In Christianity, there are no obligatory prayers, no concept that God hates any person. That is, there are Christian denominations that depict God as an OLD MAN IN THE SKY, even if metaphorically or in a paternal sense, but that is absurd. Among Christians, there are those who believe that God loves them only for their faith, and even if they die as lesbians/gays, murderers/rapists, but if they believed in Christ, the best is reserved for them. In Islam, it is somewhat similar—any person who maintains monotheism until death will eventually enter Paradise. But Islam tells a person to constantly improve themselves. Moreover, the first level of Islamic Hell is a catastrophe, not a place where one simply "serves time" and leaves. The most horrific tortures imaginable will be applied to a person, regardless of which "level" they are on.
In Islam, it is said that no one is safe from punishment, and while this may seem harsh, it somehow feels more logical to me.
How did Jesus suffer for the sins of Christians? By being beaten, humiliated, and nailed to the cross? I am not disputing that this is a terrible way to die, but in Islam, it is not certain that a sinner who died this way—even as a shahid (martyr), as Muslims say—saved even ONE PERSON, THEMSELVES. The suffering required to atone for the sins of billions of Christians would have to be so unimaginably horrific that Jesus would have had to endure at least the fourth or fifth level of Islamic Hell, not just the limited earthly suffering of a martyr.

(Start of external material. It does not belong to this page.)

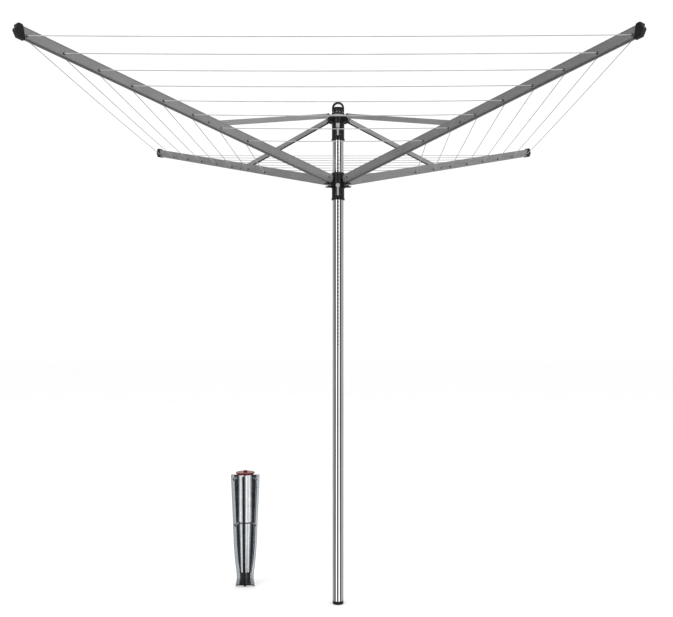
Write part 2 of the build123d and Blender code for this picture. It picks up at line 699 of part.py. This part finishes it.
def make_spear_tube():
    high = SPEAR_TUBE_Z[1]
    x, y = SPEAR_AT
    upright = Plane(origin=(x, y, 0), x_dir=(1, 0, 0), z_dir=(0, -1, 0))
    with BuildPart() as spear_tube:
        with BuildSketch(upright):
            with BuildLine():
                spear_profile(0, high)
            make_face()
        revolve(axis=Axis((x, y, 0), (0, 0, 1)))
        with BuildSketch(upright):
            with BuildLine():
                spear_profile(SPEAR_TUBE_WALL, high + 1)
            make_face()
        revolve(axis=Axis((x, y, 0), (0, 0, 1)), mode=Mode.SUBTRACT)
    return spear_tube.part


def make_spear_fins():
    """Four fins in a cross, welded to the tube and narrowing to a flared, notched blade."""
    x, y = SPEAR_AT
    high = SPEAR_TUBE_Z[1]
    outline = [(0, high), *FIN_OUTLINE, (37, 0), (FIN_NOTCH_W, 0), (0, FIN_NOTCH_H)]
    with BuildPart() as spear_fins:
        for turn in range(4):
            a = radians(90 * turn)
            plane = Plane(origin=(x, y, 0), x_dir=(cos(a), sin(a), 0), z_dir=(sin(a), -cos(a), 0))
            with BuildSketch(plane):
                with BuildLine():
                    Polyline(*outline, close=True)
                make_face()
            extrude(amount=FIN_T / 2, both=True)
        with BuildSketch(Plane(origin=(x, y, 0), x_dir=(1, 0, 0), z_dir=(0, -1, 0))):
            with BuildLine():
                spear_profile(0, high + 1)
            make_face()
        revolve(axis=Axis((x, y, 0), (0, 0, 1)), mode=Mode.SUBTRACT)
    return spear_fins.part


def make_spear_liner():
    """Cup that lines the socket."""
    low, high = SPEAR_SEAM_Z + SPEAR_STEP + SPEAR_TUBE_WALL, SPEAR_TUBE_Z[1]
    x, y = SPEAR_AT
    with BuildPart() as spear_liner:
        with BuildSketch(Plane(origin=(x, y, low))):
            Circle(SPEAR_TUBE_R - SPEAR_TUBE_WALL)
        extrude(amount=high - low)
        with BuildSketch(Plane(origin=(x, y, low + SPEAR_LINER_FLOOR))):
            Circle(SPEAR_BORE_R)
        extrude(amount=high - low, mode=Mode.SUBTRACT)
    return spear_liner.part


def make_spear_cap():
    x, y = SPEAR_AT
    seat = SPEAR_TUBE_Z[1] + GAP
    with BuildPart() as spear_cap:
        with BuildSketch(Plane(origin=(x, y, seat))):
            Circle(SPEAR_CAP_R - 8)
        with BuildSketch(Plane(origin=(x, y, seat + 6))):
            Circle(SPEAR_CAP_R)
        loft()
        with BuildSketch(Plane(origin=(x, y, seat + 6))):
            Circle(SPEAR_CAP_R)
        extrude(amount=SPEAR_CAP_T - 6)
        fillet(spear_cap.edges().group_by(Axis.Z)[-1], 3)
        with BuildSketch(Plane(origin=(x, y, seat + SPEAR_CAP_T))):
            Circle(9)
        extrude(amount=7)
        fillet(spear_cap.edges().group_by(Axis.Z)[-1], 3)
        with BuildSketch(Plane(origin=(x, y, seat))):
            Circle(SPEAR_PLUG_R)
            Circle(SPEAR_PLUG_R - 2.5, mode=Mode.SUBTRACT)
        extrude(amount=-SPEAR_PLUG_H)
    return spear_cap.part


os.makedirs("parts", exist_ok=True)

save(make_foot_plug(), "foot_plug")
save(make_mast_tube(), "mast_tube")
save(make_mast_cap(), "mast_cap")
save(make_cap_core(), "mast_cap_core")

save(make_upper_hub(), "upper_hub")
save(make_liner(UPPER_HUB_Z), "upper_hub_liner")
save(make_upper_plate(), "upper_hub_plate")
save(make_pins(STRUT_PIVOT_Z, STRUT_W / 2), "strut_pins")
save(make_lower_hub(), "lower_hub")
save(make_liner(LOWER_HUB_Z), "lower_hub_liner")
save(make_pins(ARM_PIVOT_Z, ARM_W / 2), "arm_pins")

for place, zone, nose_up, round_head in (
    ("upper", UPPER_SLEEVE_Z, UPPER_NOSE_UP, False),
    ("lower", LOWER_SLEEVE_Z, LOWER_NOSE_UP, True),
):
    nose_z = hole_near(zone[0] + nose_up)
    save(make_sleeve(zone, nose_z), f"{place}_latch_sleeve")
    save(make_lever(nose_z, round_head), f"{place}_latch_lever")
    save(make_lever_pin(nose_z), f"{place}_lever_pin")
    save(make_lever_spring(nose_z), f"{place}_lever_spring")

for place, azimuth in ARMS.items():
    save(make_strut(azimuth), f"strut_{place}")
    save(make_arm(azimuth), f"arm_{place}")
    save(make_rivet(azimuth), f"rivet_{place}")
    save(make_eyelets(azimuth), f"eyelets_{place}")
    save(make_end_cap(azimuth), f"end_cap_{place}")
    save(make_lines(azimuth), f"lines_{place}")

save(make_spear_tube(), "spear_tube")
save(make_spear_fins(), "spear_fins")
save(make_spear_liner(), "spear_liner")
save(make_spear_cap(), "spear_cap")

print("arm and strut length between pivots", round(LINK, 4))
print("strut tilt", round(STRUT_TILT, 6), "arm pivot height", ARM_PIVOT_Z)
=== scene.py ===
"""Rotary clothesline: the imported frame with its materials, lines, light and camera."""
import math
import bmesh
import bpy
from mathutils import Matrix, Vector


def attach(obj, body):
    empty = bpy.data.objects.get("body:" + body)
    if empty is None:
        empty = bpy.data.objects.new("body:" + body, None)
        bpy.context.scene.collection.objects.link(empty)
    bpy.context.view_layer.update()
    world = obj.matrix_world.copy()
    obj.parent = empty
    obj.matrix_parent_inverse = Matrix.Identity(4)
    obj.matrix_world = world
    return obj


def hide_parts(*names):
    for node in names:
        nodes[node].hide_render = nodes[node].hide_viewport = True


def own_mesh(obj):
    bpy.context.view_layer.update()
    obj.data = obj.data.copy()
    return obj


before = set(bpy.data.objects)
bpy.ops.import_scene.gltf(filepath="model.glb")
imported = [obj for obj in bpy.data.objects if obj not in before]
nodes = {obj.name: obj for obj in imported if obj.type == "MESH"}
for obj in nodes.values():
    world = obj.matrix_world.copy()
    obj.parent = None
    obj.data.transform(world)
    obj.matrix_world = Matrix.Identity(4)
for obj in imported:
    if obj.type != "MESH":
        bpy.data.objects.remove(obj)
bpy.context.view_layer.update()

# ---- the frame's own sizes, in metres, as in the CAD ----
AZIMUTH = {"front_left": 225.0, "front_right": 315.0, "back_right": 45.0, "back_left": 135.0}
HUB_PIVOT_R = 0.058
ARM_PIVOT_Z = 1.704
ARM_TILT = math.radians(13.0)
STRUT_TILT = math.radians(-12.2172)
ARM_W, ARM_WALL = 0.017, 0.0014
LINE_FIRST, LINE_PITCH, LINE_COUNT, LINE_B = 1.2646, 0.122, 8, -0.008
LINE_R = 0.0015
LEAVE = 0.0121  # how far from the arm's middle a line turns out of its eyelet

# ---- camera ----
camera_data = bpy.data.cameras.new("camera")
camera = bpy.data.objects.new("camera", camera_data)
bpy.context.scene.collection.objects.link(camera)
camera.location = (0.1059, -3.6123, 1.0964)
camera.rotation_euler = (math.radians(90.25), 0.0, math.radians(0.24))
camera_data.sensor_width = 36.0
camera_data.lens = 48.1
camera_data.shift_x = -0.0359
camera_data.shift_y = 0.0266
bpy.context.scene.camera = camera


# ---- material helpers ----
class Nodes:
    """A material's node tree with its shader, object coordinates and short calls to add nodes."""

    def __init__(self, name, metallic=0.0, roughness=0.4, specular=0.5):
        self.material = bpy.data.materials.new(name)
        self.material.use_nodes = True
        self.tree = self.material.node_tree
        self.shader = self.tree.nodes["Principled BSDF"]
        self.shader.inputs["Metallic"].default_value = metallic
        self.shader.inputs["Roughness"].default_value = roughness
        self.shader.inputs["Specular IOR Level"].default_value = specular
        self.coords = self.add("ShaderNodeTexCoord").outputs["Object"]

    def add(self, kind, **values):
        node = self.tree.nodes.new(kind)
        for key, value in values.items():
            setattr(node, key, value)
        return node

    def link(self, source, target):
        self.tree.links.new(source, target)

    def stretched(self, size, turn=(0.0, 0.0, 0.0)):
        """Coordinates turned into a part's own directions and divided by size along each."""
        mapping = self.add("ShaderNodeMapping", vector_type="TEXTURE")
        mapping.inputs["Rotation"].default_value = turn
        mapping.inputs["Scale"].default_value = size
        self.link(self.coords, mapping.inputs["Vector"])
        return mapping.outputs["Vector"]

    def noise(self, vector, scale, detail=3.0, rough=0.55):
        node = self.add("ShaderNodeTexNoise")
        node.inputs["Scale"].default_value = scale
        node.inputs["Detail"].default_value = detail
        node.inputs["Roughness"].default_value = rough
        self.link(vector, node.inputs["Vector"])
        return node.outputs["Fac"]

    def ramp(self, value, stops):
        node = self.add("ShaderNodeValToRGB")
        elements = node.color_ramp.elements
        while len(elements) < len(stops):
            elements.new(0.5)
        for element, (at, colour) in zip(elements, stops):
            element.position = at
            element.color = (*colour, 1.0)
        self.link(value, node.inputs["Fac"])
        return node.outputs["Color"]

    def spread(self, value, low, high, start=0.3, end=0.7):
        node = self.add("ShaderNodeMapRange")
        node.inputs["From Min"].default_value = start
        node.inputs["From Max"].default_value = end
        node.inputs["To Min"].default_value = low
        node.inputs["To Max"].default_value = high
        self.link(value, node.inputs["Value"])
        return node.outputs["Result"]

    def bump(self, height, strength, distance=0.001):
        node = self.add("ShaderNodeBump")
        node.inputs["Strength"].default_value = strength
        node.inputs["Distance"].default_value = distance
        self.link(height, node.inputs["Height"])
        if self.shader.inputs["Normal"].links:
            self.link(self.shader.inputs["Normal"].links[0].from_socket, node.inputs["Normal"])
        self.link(node.outputs["Normal"], self.shader.inputs["Normal"])


def grey(level, blue=0.0):
    return (level, level + blue * 0.5, level + blue)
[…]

There is also an explanation: God divided Himself into three hypostases, and as the Father, He knew everything, but as the Son, He was only a warner. But God (Allah) has given humans ‘aql (reason). Does He really ask His servants in Christianity to abandon their own reason to believe in something so doubtful, for which only very suspicious and far-fetched historical facts remain? Muslims know their Prophet through his contemporaries—they know which side he slept on, how he ate and drank, how he joked, and how he died. The Bible, however, was written by people who did not know Jesus during His lifetime. Islam recognizes all other prophets except for figures like Ezekiel, but for a Christian who tries to believe in the Trinity and encounters rational thought, continuing to believe in the Trinity without evidence will seem like an attempt to justify what they wish to be true.
No Muslim is against loving the One God. Is my spirit my entire self? Is my eternal soul my entire existence? It is me and my qualities, which are not separate from me. I am not a trinity; I, like anyone else, am a person with qualities. No religion denies this.
I do not deny that I have an eternal self and a spirit, but this in no way proves the triune nature of God. How can the triune nature of a human possibly explain the triune nature of God? Can God have a first body, a soul, and a body after death? God will not die.
Muslims also have a worldly body, a soul, and that which will abide in the Hereafter (Akhirat). This is in no way connected to God.
Indeed, the words of God penetrate the hearts of believers; they are awed by the warnings and act righteously. However, other Christians have shown me texts that simply command to love the One God, and I agree with this. They ignored my arguments.
Please, I do not want to offend anyone. I am simply seeking a logical explanation for the Trinity. Wishing everyone well.